A week later, Adams socked his first homer, blasting a pitch from Philadelphia’s Chad Qualls over the right-field wall at Busch Stadium.
“I remember getting the silent treatment from my teammates after I touched home plate and got to the dugout,” Adams said. “Then, a few seconds later the manager (Mike Matheny) told me to go out for a curtain call. That was just awesome.”
Adams stuck with the Cardinals for a little over a month before being shipped back to Triple-A on June 24, when Carpenter was activated from the disabled list. In 67 games with Memphis, Adams batted .329, with 22 doubles, 18 homers and 50 RBIs before being shut down.
Although his three-year minor league totals are eye-popping — 82 homers, 291 RBIs and a .318 average in 1,430 at-bats — he has struck out 266 times.
Adams was drafted as a catcher, but promptly converted to first base. He knows he is going to have to lay off pitches in the dirt to stick in the majors. And he knows his defense is going to have to improve.
Baseball scouts love Adams’ power. They believe his big bat eventually will help him land a permanent spot in the big leagues with the Cardinals or perhaps with another team via a trade.
“The pitching is unbelievably better in the big leagues than it is in Triple-A,” said Adams, who has worked with swing instructor Justin Hazleton of Philipsburg since he was 11. “I definitely am working on pitch selection. Up there with the Cardinals, I was a little overanxious. I need to lay off the pitch in the dirt, the slider or the change-up.”
Oshinskie, the president of Victory Sports, has trained several Penn State football and basketball players through the years, but Adams is his first major league baseball player. The duo connected in 2011 through mutual friends from the area.
“Last year, there was a learning curve for Matt and really understanding what his body could do, because it was an unknown,” Oshinskie said. “He was never on a structured, consistent strength program until last winter.

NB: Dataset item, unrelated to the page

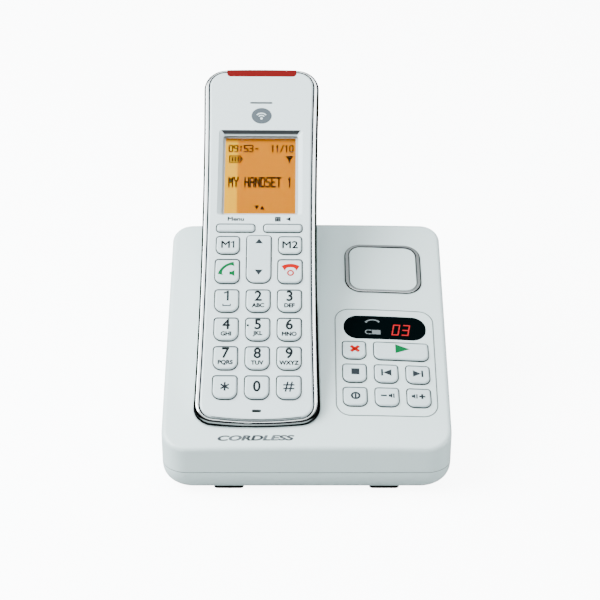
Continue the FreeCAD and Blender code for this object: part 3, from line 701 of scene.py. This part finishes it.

“He did a great job with his body-fat levels last year, but this year he is at a different level. The change has been radical. He started last offseason at 284 pounds and reported to spring training at 259. This year he started the offseason at 269 and he’s down to 261 now. I still think we’re gonna get him back into that 257-258 range.
“And the good news is, his elbow is feeling better, too. There wasn’t a single day where his elbow bothered him, or where we had to change our program at all. Matt is ready for spring training from this end. I believe he is ready to do some big things.”
In order to do big things, Matt Adams will have to swing a big bat.